* Written problem: Below is a set of records; print all of them exactly as written.

* Data for this task:
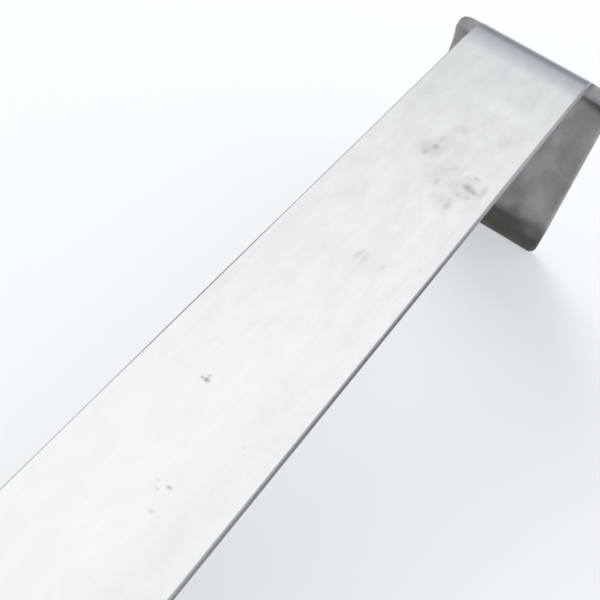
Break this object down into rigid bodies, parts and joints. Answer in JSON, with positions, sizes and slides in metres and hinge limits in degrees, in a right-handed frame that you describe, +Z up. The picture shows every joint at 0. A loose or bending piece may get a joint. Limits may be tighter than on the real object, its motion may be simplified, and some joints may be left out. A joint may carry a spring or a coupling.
{
  "type": "surgical retractor",
  "caption": "Hand-held retractor bent from one flat steel strip: plain straight handle, wider blade turned down at a right angle, small lip at the tip.",
  "frame": {"origin": "middle of the retractor's footprint, on the table that it lies on", "axes": "+Z up, +Y from the handle's free end towards the blade, +X across the strip; the retractor lies as it comes to rest, on the tip's lip and the handle's end, so the handle slopes up towards the blade by about 12.8 degrees"},
  "size_m": [0.0366, 0.2226, 0.0485],
  "materials": {
    "steel": "satin stainless steel, finely brushed along the strip"
  },
  "bodies": {
    "root": {"retractor": "steel"}
  },
  "joints": []
}
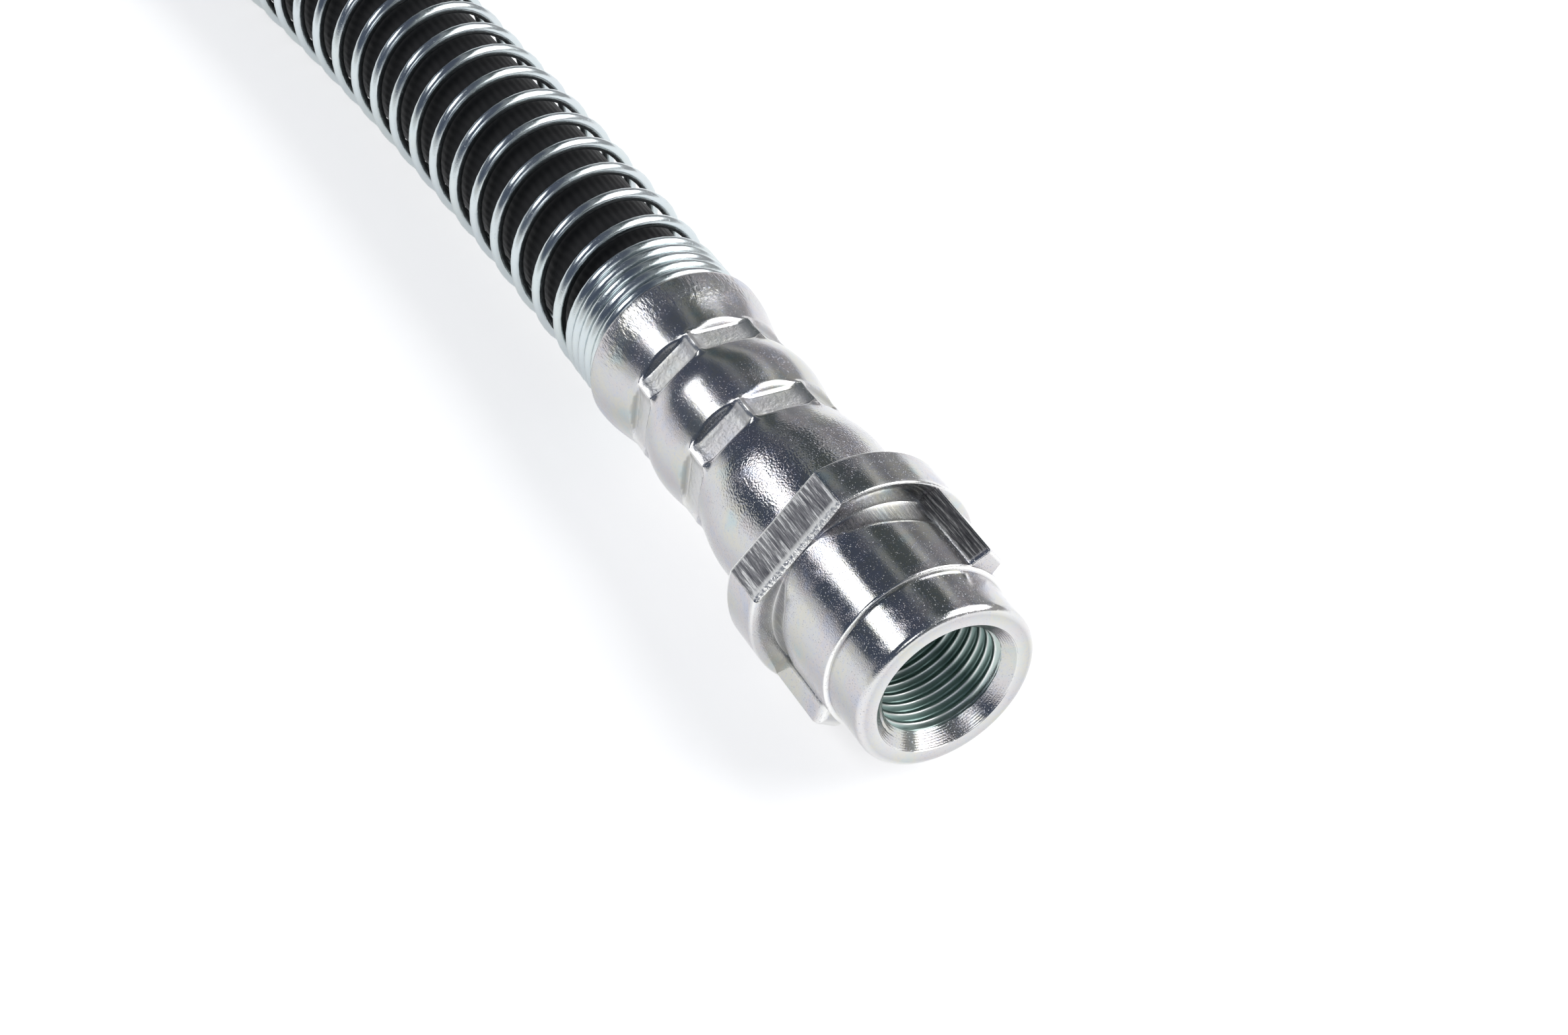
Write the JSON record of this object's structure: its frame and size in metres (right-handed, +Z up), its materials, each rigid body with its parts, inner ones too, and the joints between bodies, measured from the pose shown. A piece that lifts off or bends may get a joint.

* Written response:
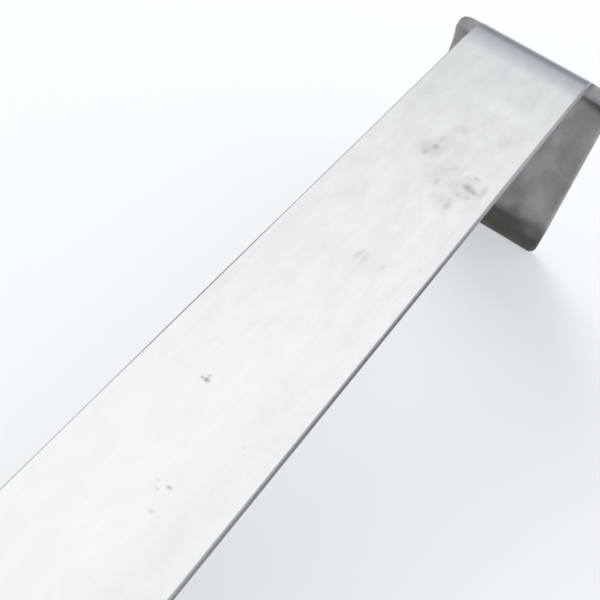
Break this object down into rigid bodies, parts and joints. Answer in JSON, with positions, sizes and slides in metres and hinge limits in degrees, in a right-handed frame that you describe, +Z up. The picture shows every joint at 0. A loose or bending piece may get a joint. Limits may be tighter than on the real object, its motion may be simplified, and some joints may be left out. A joint may carry a spring or a coupling.
{
  "type": "surgical retractor",
  "caption": "Hand-held retractor bent from one flat steel strip: plain straight handle, wider blade turned down at a right angle, small lip at the tip.",
  "frame": {"origin": "middle of the retractor's footprint, on the table that it lies on", "axes": "+Z up, +Y from the handle's free end towards the blade, +X across the strip; the retractor lies as it comes to rest, on the tip's lip and the handle's end, so the handle slopes up towards the blade by about 12.8 degrees"},
  "size_m": [0.0366, 0.2226, 0.0485],
  "materials": {
    "steel": "satin stainless steel, finely brushed along the strip"
  },
  "bodies": {
    "root": {"retractor": "steel"}
  },
  "joints": []
}
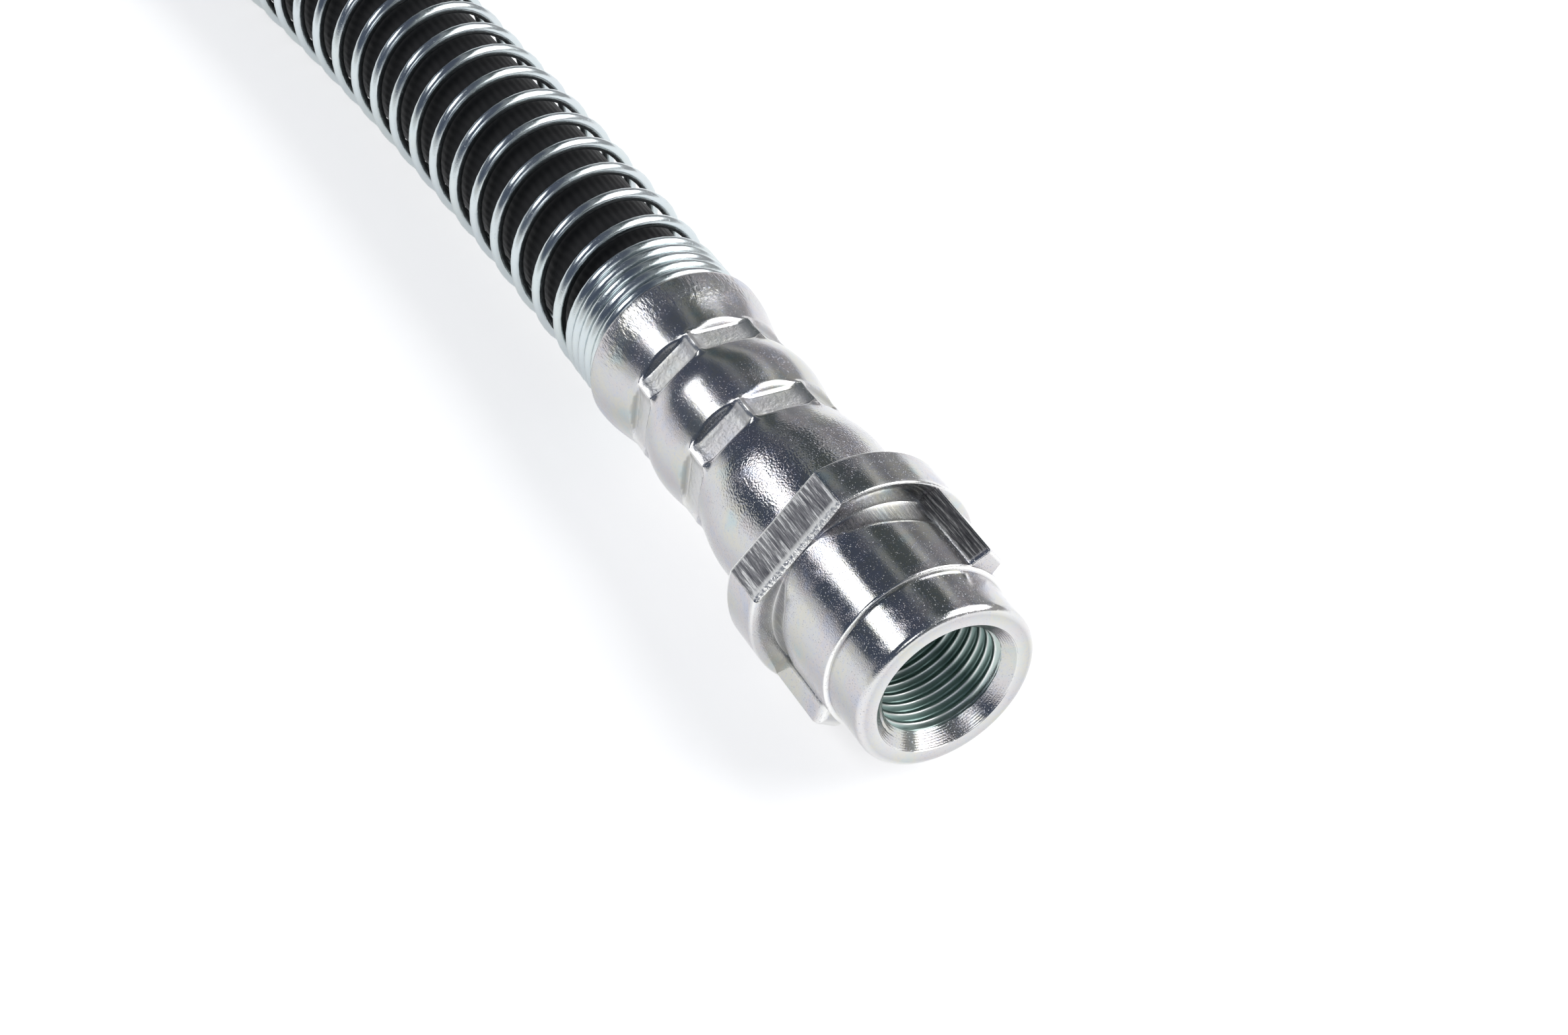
Write the JSON record of this object's structure: its frame and size in metres (right-handed, +Z up), its materials, each rigid body with its parts, inner ones too, and the joints between bodies, measured from the pose shown. A piece that lifts off or bends may get a joint.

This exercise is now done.